Three other reasons why I liked the series:
*It gave memorable roles to middle-aged and elderly actresses. At a time when Hollywood often didn’t know what to do with actresses
who were beyond the ingenue stage, Columbo provided them with multi-dimensional,
if sometimes brief, roles, not necessarily confined to villains. These women
included Lee Grant, Anne Baxter, Ida Lupino, Myrna Loy, Kim Hunter, Gena Rowlands, Martha Scott, Vera
Miles, Ruth Gordon, Faye Dunaway, and Janet Leigh.
*It boosted the careers of rising talents, in front
of or behind the camera. Steven Bochco (Hill Street Blues, NYPD
Blue) first won wide attention with a Columbo teleplay that Falk
publicly praised when the actor picked up the first of his four Emmys for the role,
while Steven Spielberg and Jonathan Demme cut their teeth as directors with
some of the series’ most striking episodes. Appearing on the show early in
their careers were Blythe Danner, Jeff Goldblum, Martin Sheen, Kim Cattrall, Katey
Sagal, and Jamie Lee Curtis.
*It blended realistic characterization and the clues
of great detective stories into great scripts. The series ranks #57 on a
list of “The 101 Best-Written TV Series” compiled by the Writers Guild
of America West.
Just one more thing (where did I hear that before?) on
this last point: The best scripts of the series were most likely to have been
written in the original run of the series, from 1971 to 1978. After a
decade-long hiatus, Falk revived the role in 1989, beginning a string of
occasional two-hour TV movies that continued until 2003.
But be warned: the longer the series continued, the lower
its quality sank. In no small part, this was because the scripts did not match
the quality of the original series. (Another sign of a below-average episode: if one of the guest stars included Falk's second wife, Shera Danese.)
By this time, Levinson had died while Link was busy with another long-running detective series, Murder She Wrote. As executive producer of the new movies, Falk was involved even more intimately with their creation than he was before. He might have taken on more than he could handle.

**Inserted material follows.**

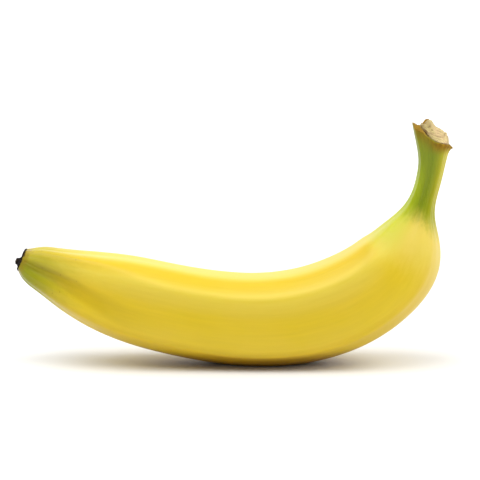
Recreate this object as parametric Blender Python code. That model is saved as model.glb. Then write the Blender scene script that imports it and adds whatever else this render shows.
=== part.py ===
# A single ripe banana, whole and unpeeled, resting on the belly of its curve.
#
# Frame: +X from the dry tip towards the stalk, +Z up, and the fruit curves in the XZ plane.
# The origin is on the floor, at the middle of the small flat spot that the fruit rests on.
# Lengths are in millimetres up to the last step, which scales the body to metres.

import math

import bmesh
import bpy
import numpy as np
from mathutils import Vector

MM = 0.001

# Stations along the fruit
# They follow the line through its middle, from the tip to the snapped end of the stalk.
# Each row is x, z, thickness in the plane of the curve, width across it, and the depth of
# the hollows between the ridges as a share of the radius.
STATIONS = (
    (-98.2, 43.3, 9.4, 9.0, 0.050),
    (-95.4, 41.9, 14.2, 13.4, 0.075),
    (-88.9, 39.1, 19.6, 18.8, 0.080),
    (-77.9, 34.5, 26.5, 25.2, 0.060),
    (-58.0, 27.7, 35.1, 33.4, 0.030),
    (-32.4, 21.4, 37.6, 35.6, 0.005),
    (-2.5, 17.8, 38.9, 36.8, 0.000),
    (20.0, 20.1, 39.6, 37.2, 0.000),
    (38.0, 26.7, 39.2, 37.0, 0.000),
    (51.1, 36.0, 37.1, 34.8, 0.010),
    (57.6, 43.9, 34.1, 31.0, 0.020),
    (62.1, 54.6, 24.2, 22.4, 0.035),
    (64.9, 64.0, 13.3, 13.4, 0.060),
    (68.4, 76.6, 10.2, 10.8, 0.070),
    (69.9, 88.2, 12.5, 12.6, 0.045),
    (69.8, 94.2, 16.3, 14.6, 0.020),
)
NECK_STATION = 11
RINGS_PER_GAP = 4
SIDES = 60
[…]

One sign of it: two episodes that departed
from the cat-and-mouse format of the show—meaning that any other detective
could have been inserted into the space reserved for “Columbo” with no one in
the audience being the wiser. Falk loved playing the character so much that he
simply didn’t know when to stop.
But at its best, Columbo is virtually unrivaled
among detective series. Falk enjoyed acclaim on stage and the big screen, but
television gave him his greatest vehicle.